En este sentido, es pertinente comparar Avatar con La princesa Mononoke (y Laputa) de Miyazaki, filme superior en todos los sentidos con el que Avatar comparte su tema central: la ruptura de un orden cósmico y su equilibrio. El ecologismo trivial de Cameron y su concepción moral maniquea, protegidos por un despliegue técnico colosal y una eficacia constructivista de la belleza, no permiten pensar su propensión a la caricatura y a la simplificación extrema de su relato y de su supuesta crítica política (en ese sentido, Titanic, exponía una división de clases, cuya correlato era la distribución de camarotes, de abajo hacia arriba, en el barco). El lugar común cósmico de Avatar es parte de una cultura que ha despolitizado el dilema ecológico. Los buenos y los malos son estereotipos, el discurso que articula las acciones de sus personajes sentencias de un manual de autoayuda. Renunciar a la complejidad en aras de clarificar un mensaje es cosa de pastores, no de cineastas. Por eso, quien haya visto La princesa Mononoke podrá constatar otra aproximación a la naturaleza. El animismo de Miyazaki remite a otra tradición del mundo biológico y, sin participar de la metafísica hollywoodense, propone una interacción entre las especies que va más allá del “todos somos uno” (la interdependencia de las especies no es sinónimo de un monismo difuso, típico de la New Age). Además, todos los personajes tienen sus razones válidas para actuar como lo hacen. No hay buenos y malos, hay propósitos encontrados, choque de intereses, necesidades incompatibles.
Narrativamente esquemática y estéticamente esplendorosa, Avatar es el inicio esperanzador de una interacción entre lo analógico y lo digital, capaz de materializar cualquier universo imaginario. Coraline y Avatar y, a juzgar por el tráiler en 3D, Alicia en el país de las maravillas, de Tim Burton, son las primeras películas que muestran y demuestran cómo el 3D puede reinventar el espacio cinematográfico. La profundidad de campo, ese concepto clave para pensar el cine de Renoir y Welles hace ya casi 70 años, vuelve inesperadamente en este ostensible progreso técnico con implicancias formales. El fondo y el frente del plano se alteran para siempre. Y aquí Cameron deja un precedente: sus logros en la materia están subordinados al relato.

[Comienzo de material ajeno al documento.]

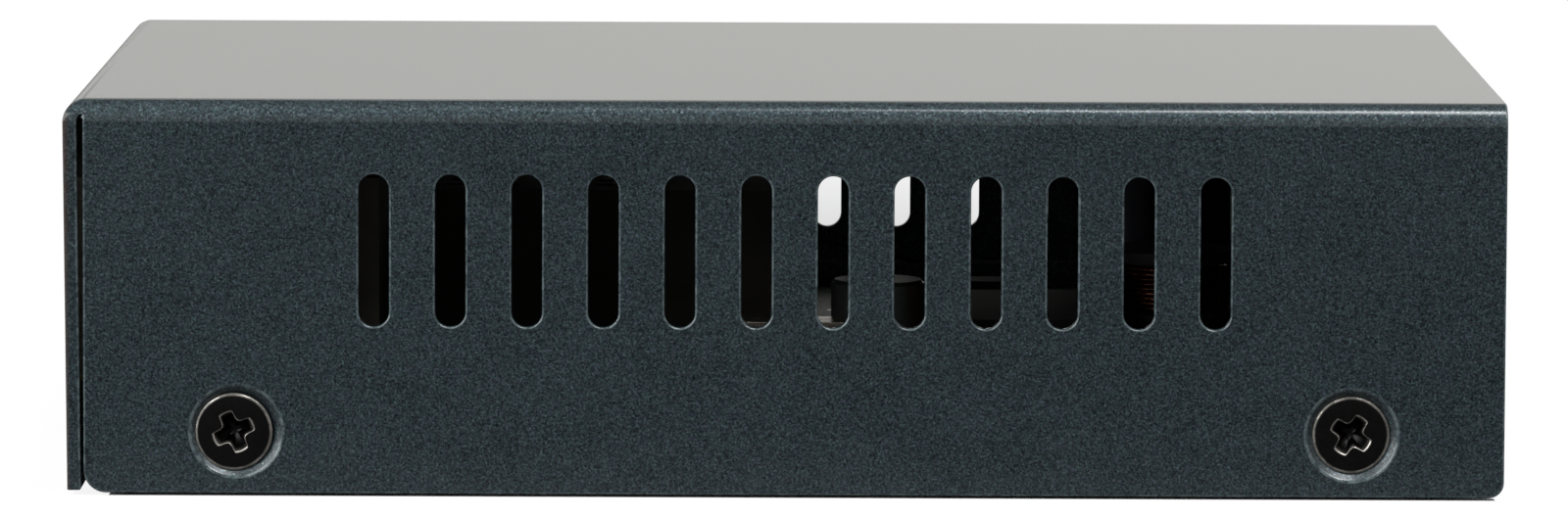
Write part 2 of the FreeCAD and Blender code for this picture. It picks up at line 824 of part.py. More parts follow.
def inlet_body():
    half = inlet_width / 2
    rear = inlet_front - inlet_depth
    z = inlet_height_z
    flange = block(inlet_front - inlet_flange, inlet_front, inlet_middle - half, inlet_middle + half,
                   board_top, board_top + inlet_height)
    barrel = half - sheet / 2
    shape = [(inlet_middle - barrel, board_top, 0), (inlet_middle + barrel, board_top, 0),
             (inlet_middle + barrel, z + barrel, barrel * 0.999), (inlet_middle - barrel, z + barrel, barrel * 0.999)]
    body = joined([flange, prism(shape, "yz", rear, inlet_front - inlet_flange / 2)])
    bore = rod(inlet_bore, V(inlet_front - inlet_bore_depth, inlet_middle, z), V(1, 0, 0),
               inlet_bore_depth + sheet)
    root = rod(inlet_root_radius + inlet_pin_gap, V(inlet_front - inlet_bore_depth - inlet_pin_root,
               inlet_middle, z), V(1, 0, 0), inlet_pin_root + sheet)
    groove = spring_width / 2 + spring_slot_gap
    slot = block(inlet_front - inlet_bore_depth, inlet_front - inlet_flange / 2, inlet_middle - groove,
                 inlet_middle + groove, z - inlet_bore - spring_slot_depth, z)
    return body.cut([bore, root, slot])


def inlet_pin():
    length = inlet_bore_depth + inlet_pin_root - inlet_pin_setback
    nose = inlet_pin_radius / 2
    profile = [(0, 0), (inlet_root_radius, 0), (inlet_root_radius, inlet_pin_root),
               (inlet_pin_radius, inlet_pin_root), (inlet_pin_radius, length - nose),
               (inlet_pin_radius - nose, length), (0, length)]
    return revolved(profile, V(inlet_front - inlet_bore_depth - inlet_pin_root, inlet_middle,
                               inlet_height_z), V(1, 0, 0))


def inlet_spring():
    """Sleeve contact: a bowed leaf lying in the groove below the bore."""
    t = spring_sheet
    low = inlet_height_z - inlet_bore - spring_slot_depth
    back = inlet_front - inlet_bore_depth + spring_slot_gap
    front = inlet_front - inlet_flange / 2 - spring_slot_gap
    crest = back + (front - back) * 0.65
    rise = spring_slot_depth + t
    shape = [(back, low, 0), (back + 2 * t, low, 0), (crest, low + rise - t, 0), (front, low, 0),
             (front, low + t, 0), (crest, low + rise, 0), (back + 2 * t, low + t, 0), (back, low + t, 0)]
    return prism(shape, "xz", inlet_middle - spring_width / 2, inlet_middle + spring_width / 2)


# ---- parts soldered on the board ----

def chip(place_xy, length, width, height):
    x, y = place_xy
    edge = height / 8
    level = board_top + edge
    body = prism(rectangle(x - length / 2, x + length / 2, y - width / 2, y + width / 2, edge), "xy",
                 level, board_top + height)
    foot = block(x - length / 2 - 2 * edge, x + length / 2 + 2 * edge, y - width / 2 + 3 * edge,
                 y + width / 2 - 3 * edge, board_top, level + edge)
    return joined([body, foot])


def can(radius, height, groove_level, base_point):
    """Drawn can with a rolled groove near its foot and a turned-over rim."""
    bead = capacitor_bead
    profile = [(0, 0), (radius, 0), (radius, groove_level - bead), (radius - bead, groove_level),
               (radius, groove_level + bead), (radius, height - bead), (radius - bead, height),
               (0, height)]
    return revolved(profile, base_point, V(0, 0, 1))


def low_capacitor():
    x, y = low_capacitor_place
    r = low_capacitor_radius
    body = can(r, low_capacitor_height, 3 * capacitor_bead, V(x, y, board_top + capacitor_foot))
    foot = prism([(x - r, y - r, 0), (x + r, y - r, r / 4), (x + r, y + r, r / 4), (x - r, y + r, 0)], "xy",
                 board_top, board_top + capacitor_foot)
    return joined([body, foot])


def tall_capacitor():
    x, y = tall_capacitor_place
    return can(tall_capacitor_radius, tall_capacitor_height, 6 * capacitor_bead, V(x, y, board_top))


def inductor_core():
    x, y = inductor_place
    f = inductor_flange
    h = inductor_height
    profile = [(0, 0), (inductor_radius, 0), (inductor_radius, f), (inductor_post, f),
               (inductor_post, h - f), (inductor_radius, h - f), (inductor_radius, h), (0, h)]
    return revolved(profile, V(x, y, board_top), V(0, 0, 1))


def inductor_winding():
    x, y = inductor_place
    level = board_top + inductor_flange + winding_gap
    tall = inductor_height - 2 * (inductor_flange + winding_gap)
    outer = Part.makeCylinder(inductor_radius - 3 * winding_gap, tall, V(x, y, level))
    return outer.cut(Part.makeCylinder(inductor_post + winding_gap / 2, tall, V(x, y, level)))


def crystal():
    x, y = crystal_place
    rim = crystal_rim
    half_l = crystal_length / 2
    half_w = crystal_width / 2
    foot = prism(rectangle(x - half_l, x + half_l, y - half_w, y + half_w, half_w * 0.999), "xy",
                 board_top, board_top + rim)
    lid = prism(rectangle(x - half_l + rim, x + half_l - rim, y - half_w + rim, y + half_w - rim,
                          (half_w - rim) * 0.999), "xy", board_top, board_top + crystal_height)
    return joined([foot, lid])


def small_parts():
    boxes = []
    rear_row = (board_rear - small_part_rear_row[0], small_part_rear_row[1])
    for first_x, y in small_part_rows + (rear_row,):
        for index in range(small_part_count):
            x = first_x + index * small_part_pitch
            boxes.append(block(x, x + small_part_width, y, y + small_part_length, board_top,
                               board_top + small_part_height))
    return Part.makeCompound(boxes)


def all_parts():
    parts = {"cover": cover(), "base": base(), "circuit_board": circuit_board()}
    for name in screw_spots:
        parts["cover_screw_" + name] = cover_screw(name)
    for name in board_screw_places:
        parts["standoff_" + name] = standoff(name)
        parts["board_screw_" + name] = board_screw(name)
    parts["jack_shield"] = jack_shield()
    parts["jack_insert"] = jack_insert()
    parts["jack_contacts"] = jack_contacts()
    parts["jack_light_left"] = jack_light(1)
    parts["jack_light_right"] = jack_light(-1)
    parts["fibre_cage"] = fibre_cage()
    parts["fibre_cage_springs"] = cage_springs()
    parts["fibre_host_connector"] = host_connector()
    parts["fibre_host_contacts"] = host_contacts()
    parts["light_holder"] = light_holder()
    for index, (y, z) in enumerate(light_spots()):
        parts["status_light_%d" % (index + 1)] = status_light(y, z)
    parts["switch_body"] = switch_body()
    for index, y in enumerate(lever_places()):
        parts["switch_lever_%d" % (index + 1)] = switch_lever(y)
    parts["power_inlet_body"] = inlet_body()
    parts["power_inlet_pin"] = inlet_pin()
    parts["power_inlet_spring"] = inlet_spring()
    parts["converter_chip"] = chip(main_chip_place, main_chip_length, main_chip_width, main_chip_height)
    parts["line_chip"] = chip(line_chip_place, line_chip_size, line_chip_size, line_chip_height)
    parts["power_chip"] = chip(power_chip_place, power_chip_length, power_chip_width, power_chip_height)
    parts["memory_chip"] = chip(memory_chip_place, memory_chip_length, memory_chip_width, memory_chip_height)
    parts["low_capacitor"] = low_capacitor()
    parts["tall_capacitor"] = tall_capacitor()
    parts["inductor_core"] = inductor_core()
    parts["inductor_winding"] = inductor_winding()
    parts["crystal"] = crystal()
    parts["small_board_parts"] = small_parts()
    return parts


for node, shape in all_parts().items():
    shape.exportStep("parts/" + node + ".step")
    print(node, len(shape.Solids), round(shape.Volume, 2), shape.isValid())
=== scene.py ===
import bmesh
import bpy
import math
from mathutils import Matrix, Vector


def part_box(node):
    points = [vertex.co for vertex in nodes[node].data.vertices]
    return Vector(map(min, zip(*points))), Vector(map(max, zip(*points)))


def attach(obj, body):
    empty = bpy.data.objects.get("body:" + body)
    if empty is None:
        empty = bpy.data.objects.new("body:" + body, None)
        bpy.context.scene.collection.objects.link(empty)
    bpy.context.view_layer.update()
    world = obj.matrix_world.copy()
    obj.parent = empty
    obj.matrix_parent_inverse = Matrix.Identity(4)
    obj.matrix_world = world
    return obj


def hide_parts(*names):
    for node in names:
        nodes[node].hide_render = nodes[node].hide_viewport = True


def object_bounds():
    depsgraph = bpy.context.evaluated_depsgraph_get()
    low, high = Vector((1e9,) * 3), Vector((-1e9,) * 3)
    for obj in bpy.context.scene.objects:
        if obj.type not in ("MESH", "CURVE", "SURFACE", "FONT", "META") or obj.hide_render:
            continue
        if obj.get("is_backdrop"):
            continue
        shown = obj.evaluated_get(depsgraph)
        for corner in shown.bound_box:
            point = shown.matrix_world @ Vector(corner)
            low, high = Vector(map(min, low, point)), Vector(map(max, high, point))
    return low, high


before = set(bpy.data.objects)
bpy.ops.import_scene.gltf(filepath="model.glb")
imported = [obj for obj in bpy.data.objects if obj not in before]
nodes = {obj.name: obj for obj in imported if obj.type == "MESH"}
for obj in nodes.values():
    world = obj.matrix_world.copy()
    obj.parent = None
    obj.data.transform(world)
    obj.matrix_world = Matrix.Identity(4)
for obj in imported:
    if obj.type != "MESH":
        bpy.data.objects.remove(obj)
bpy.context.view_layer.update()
mm = 0.001
white = (1, 1, 1, 1)
black = (0, 0, 0, 1)

print("frame loaded:", len(nodes), "nodes")


class Plug:  # one output of a node; arithmetic on it adds nodes
    def __init__(self, graph, socket):
        self.graph = graph
        self.socket = socket

    def out(self, name):  # another output of the same node
        return Plug(self.graph, self.socket.node.outputs[name])

    def __add__(self, other):
        return self.graph.combine("ADD", self, other)

    def __radd__(self, other):
        return self.graph.combine("ADD", other, self)

    def __sub__(self, other):
        return self.graph.combine("SUBTRACT", self, other)

    def __rsub__(self, other):
        return self.graph.combine("SUBTRACT", other, self)

    def __mul__(self, other):
        return self.graph.combine("MULTIPLY", self, other)

    def __rmul__(self, other):
        return self.graph.combine("MULTIPLY", other, self)

    def __truediv__(self, other):
        return self.graph.combine("DIVIDE", self, other)

    def __rtruediv__(self, other):
        return self.graph.combine("DIVIDE", other, self)

    def __pow__(self, other):
        return self.graph.combine("POWER", self, other)

    def __gt__(self, other):
        return self.graph.combine("GREATER_THAN", self, other)

    def __lt__(self, other):
        return self.graph.combine("LESS_THAN", self, other)

    def __abs__(self):
        return self.graph.math("ABSOLUTE", self)


class Graph:  # a node tree, written as expressions
    def __init__(self, tree):
        self.tree = tree

    def combine(self, operation, first, second):
        kinds = {x.socket.type for x in (first, second) if isinstance(x, Plug)}
        if "RGBA" in kinds:
            settings = {"data_type": "RGBA", "blend_type": operation}
            return self.add("ShaderNodeMix", settings, {0: 1.0, 6: first, 7: second}, 2)
        if "VECTOR" in kinds:
            first, second = [(x, x, x) if isinstance(x, (int, float)) else x for x in (first, second)]
            return self.add("ShaderNodeVectorMath", {"operation": operation}, {0: first, 1: second})
        return self.math(operation, first, second)

    def math(self, operation, *values):
        return self.add("ShaderNodeMath", {"operation": operation}, dict(enumerate(values)))

    def add(self, kind, settings=None, sockets=None, out=0):
        node = self.tree.nodes.new(kind)
        for name, value in (settings or {}).items():
            setattr(node, name, value)
        for key, value in (sockets or {}).items():
            if isinstance(value, Plug):
                self.tree.links.new(value.socket, node.inputs[key])
            else:
                node.inputs[key].default_value = value
        return Plug(self, node.outputs[out]) if len(node.outputs) else None

    def mix(self, share, first, second):  # colours
        return self.add("ShaderNodeMix", {"data_type": "RGBA"}, {0: share, 6: first, 7: second}, 2)

    def ease(self, value, low, high):  # 0 below low, 1 above high, smooth between
        return self.add("ShaderNodeMapRange", {"interpolation_type": "SMOOTHSTEP"},
                        {"Value": value, "From Min": low, "From Max": high})

    def spot(self):
        return self.add("ShaderNodeTexCoord", out="Object")

    def noise(self, spot, size, detail=2.0):  # size of the patches in metres
        return self.add("ShaderNodeTexNoise", {}, {"Vector": spot, "Scale": 1 / size, "Detail": detail})

    def cells(self, spot, size):  # one random colour for each grain
        return self.add("ShaderNodeTexVoronoi", {}, {"Vector": spot, "Scale": 1 / size}, "Color")

    def axes(self, vector):
        made = self.add("ShaderNodeSeparateXYZ", {}, {0: vector})
        return made, made.out("Y"), made.out("Z")

    def channels(self, colour):
        made = self.add("ShaderNodeSeparateColor", {}, {0: colour})
        return made, made.out("Green"), made.out("Blue")

    def bump(self, height, depth):
        return self.add("ShaderNodeBump", {}, {"Height": height, "Distance": depth})

    def point(self, x=0, y=0, z=0):
        return self.add("ShaderNodeCombineXYZ", {}, {0: x, 1: y, 2: z})

    def stored(self, name, kind="FLOAT"):  # an attribute of the points
        return self.add("GeometryNodeInputNamedAttribute", {"data_type": kind}, {"Name": name})

    def circle(self, sides, radius):
        return self.add("GeometryNodeCurvePrimitiveCircle", {}, {"Resolution": sides, "Radius": radius})

    def sweep(self, path, profile, caps=False):
        return self.add("GeometryNodeCurveToMesh", {},
                        {"Curve": path, "Profile Curve": profile, "Fill Caps": caps})

    def repeat(self, points, shape, **more):
        return self.add("GeometryNodeInstanceOnPoints", {}, {"Points": points, "Instance": shape, **more})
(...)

Para los amantes del cine, el evangelio de Cameron podrá ser indiferente, pero los placeres sensoriales del mundo que ha imaginado serán inolvidables. La fluorescencia de las noches de Pandora es un prodigio técnico incuestionable. Quizás el mantra de la sabiduría New Age “vender inteligencia y comprar asombro” se justifique en esta ocasión, ante el poder visual de Avatar. Quizás.
Roger Alan Koza / Copyleft 2010
Nota aclaratoria: cuando escribí mi crítica sobre Avatar el pasado 1 de enero, la que fue publicada tanto en versión en papel como en su versión web en La voz del interior, califiqué a la película con un Muy buena; era, sin duda, una evaluación excesiva, e intenté contrarrestar mi consciente decisión de ser generoso con el film con una crítica más larga en la web que diera cuenta de mis vacilaciones sobre el film de Cameron. Esa crítica extensa jamás se publicó, probablemente por su extensión. Durante toda la película tenía la impresión de estar viendo un film visualmente sorprendente y conceptualmente nulo. El tiempo ha pasado y creo que me equivoqué rotundamente en la calificación: un buena, un 6 es más que suficiente. Lo que se puede leer a continuación es la crítica completa, tal cual la redactara durante el primer día del año. Sólo agregué algunas oraciones menores.